# Where do you guys get your cars washed in Dubai?



## nuriksari

As the title says, i am looking a place to wash my car. In my hometown at the petrolstations there were pws for customer usage so i could use my own shampoo and towel everything, but here in Dubai i could not find such a place yet. At the petrolstaion they charge 40dhs which is not cheap also they use some dirty towels etc. i could not figure out what to do.


----------



## DesertDog

I just take mine through the touchless car wash, I don't let them drag their gritty cloths all over my paint.


----------



## After_Shock

As hard as it is here I try to avoid getting the cars washed by anyone other than myself, at times its unavoidable and fortunately a guy at work is ok with it and takes reasonable care.

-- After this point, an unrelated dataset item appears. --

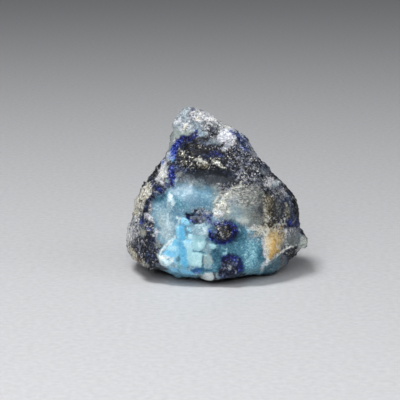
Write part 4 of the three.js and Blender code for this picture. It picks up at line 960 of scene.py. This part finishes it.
SWELLS = [
    # height in mm (below 0 for a hollow or crack), fade, path on the show face
    (0.5, 0.9, [(-16.4, 6.4, 0.4), (-15.6, 5, 0.5), (-14, 3.9, 0.5), (-12.4, 3.1, 0.4)]),
    (-0.8, 0.9, [(6.6, 26.6, 0.2), (7.6, 25.2, 0.4), (8.4, 24, 0.4), (8.6, 23.2, 0.2)]),
    (0.35, 0.8, [(10, 22, 0.4)]),
    (-0.65, 0.9, [(-12.2, 21.4, 0.3), (-13.4, 19.6, 0.5), (-14.4, 18, 0.4), (-15.2, 16.4, 0.2)]),
    (0.65, 0.8, [(-16, 13.2, 0.3), (-16.7, 11.6, 0.5), (-17, 10.4, 0.4)]),
    (0.4, 0.6, [(-8.2, 29.6, 0.2), (-8, 31, 0.3), (-7.2, 32.3, 0.2)]),
    (-0.7, 0.8, [(-3.8, 33.4, 0.3), (-2.4, 32.9, 0.3), (0.6, 31.2, 0.4), (2.2, 30.2, 0.2)]),
    (-0.5, 0.6, [(-10.4, 24.6, 0.3), (-10, 24, 0.3)]),
    (0.35, 0.5, [(-12.9, 20.1, 0.3)]),
    (0.5, 0.6, [(-12.4, 2.5, 0.3), (-10.6, 1.9, 0.4), (-9, 1.4, 0.4), (-7.2, 1, 0.3)]),
    (0.25, 0.5, [(-6.2, 33, 0.3), (-5, 33.2, 0.3)]),
    (-0.25, 0.4, [(-14.1, 18.9, 0.2)]),
    (0.55, 0.7, [(8.2, 1.4, 0.4), (9.6, 1.6, 0.5), (11.2, 2.4, 0.4)]),
    (-0.55, 0.7, [(16.2, 6.2, 0.2), (15.4, 5.2, 0.3), (14.4, 4, 0.4)]),
    (0.3, 0.5, [(-6.6, 22.6, 0.5), (-3.4, 22.4, 0.6), (0.4, 22.2, 0.5)]),
    (-0.35, 0.7, [(-5.4, 20.6, 0.2), (-2, 20.4, 0.4), (2.2, 20.2, 0.4)]),
    (0.32, 0.5, [(3.4, 17.8, 0.2), (2, 16.8, 0.3), (1.4, 15.6, 0.4), (1.2, 14.2, 0.4)]),
    (0.28, 0.5, [(-0.4, 13.1, 0.4), (0.6, 12.9, 0.4)]),
    (-0.4, 1.2, [(4.2, 13.4, 0.8), (6.6, 13, 1)]),
    (-0.3, 0.6, [(8.3, 14.2, 0.3), (8.4, 12.8, 0.3)]),
    (0.28, 0.4, [(9.4, 15.4, 0.2), (9.4, 13.2, 0.3), (9.7, 11.2, 0.3)]),
    (0.35, 0.7, [(11.6, 15, 0.5), (11.6, 13.2, 0.6)]),
    (-0.3, 0.4, [(10.5, 15, 0.1), (10.6, 13, 0.1), (10.9, 11.6, 0.2)]),
    (-0.25, 0.35, [(12.6, 15.2, 0.1), (12.6, 13.2, 0.12)]),
    (0.3, 0.5, [(1.2, 9.7, 1.2)]),
    (-0.3, 0.4, [(-0.2, 7.8, 0.1), (1.4, 7.2, 0.15), (3.2, 7.9, 0.15), (3.9, 9.4, 0.1)]),
    (0.22, 0.5, [(2.5, 3.2, 1.2)]),
    (-0.32, 0.3, [(-5.2, 12.3, 0.1), (-3.2, 12, 0.3), (-1.6, 11.9, 0.2)]),
    (-0.35, 0.14, [(0.5, 25.7, 0.05), (1.1, 25.9, 0.06), (1.6, 26.7, 0.05), (2.2, 26.7, 0.04)]),
    (0.3, 0.4, [(1.4, 28.2, 0.5), (2.2, 27.6, 0.6)]),
    (0.3, 0.3, [(-0.6, 26.4, 0.4), (0.2, 26.3, 0.3)]),
    (0.25, 0.2, [(-8.1, 8.5, 0.1), (-9.4, 7.1, 0.14), (-10.2, 5.8, 0.16), (-10.5, 4.7, 0.3),
                 (-9.4, 3.4, 0.2)]),
    (-0.2, 0.12, [(-7.25, 5, 0.05), (-7.1, 4, 0.1), (-6.8, 3.2, 0.1)]),
    (-0.18, 0.12, [(-5.7, 11.2, 0.04), (-5.6, 9.4, 0.05), (-5.5, 7.8, 0.05)]),
    (-0.2, 0.12, [(-2.5, 6.2, 0.05), (-2.5, 4.6, 0.05), (-2.6, 3.2, 0.06)]),
    (-0.22, 0.14, [(-0.8, 5.6, 0.06), (-0.6, 4.2, 0.08), (-0.7, 3, 0.08)]),
    (-0.35, 0.2, [(-12.4, 16, 0.1), (-13, 14.8, 0.2), (-13.6, 13, 0.12), (-14, 12, 0.1)]),
    (0.25, 0.2, [(-8.5, 21, 0.3), (-8.6, 18.8, 0.3)]),
    (0.3, 0.3, [(-13.2, 17.6, 0.5), (-14.4, 15.2, 0.4)]),
    (-0.3, 0.25, [(9.15, 8, 0.06), (8.8, 6.4, 0.08), (8.9, 4.8, 0.06)]),
    (0.25, 0.5, [(10.6, 7.4, 0.6), (10.4, 5.8, 0.4)]),
    (-0.2, 0.1, [(-2.9, 2.4, 0.04), (-1.2, 2.3, 0.04)]),
]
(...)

Cant say anywhere I can suggest out here that's cheap to get it done unfortunately.


----------



## JamesRS5

I do it all myself. I live in a JBR apartment so only have the two parking spaces available but it doesn't stop me. 
I purchased an 18V battery operated pressure washer that has an inbuilt water tank, one tank is enough to pre-rinse and a final rinse of the car. 
My cars have the gtechniq paintwork protection which really helps with cleaning, the dust just rinses away. 
My wash regime goes like this:

Hand pump snow foam , coat the car and leave to dwell for a few minutes
Rinse the car using pressure washer
Apply gtechniq bug remover if needed
Wash car using gtechniq G-Wash and sheeps wool wash mitt
Rinse with pressure washer
Towel dry. No pressure applied to paint, just let the towel lay on the panel, the gtechniq does the rest. 
Apply gtechniq C2 V3 and wipe over with clean cloth. 
Apply gtechniq T2 tyre gel. 

If you want to get it washed, the guys at Z-Degree seem to be pretty good.


----------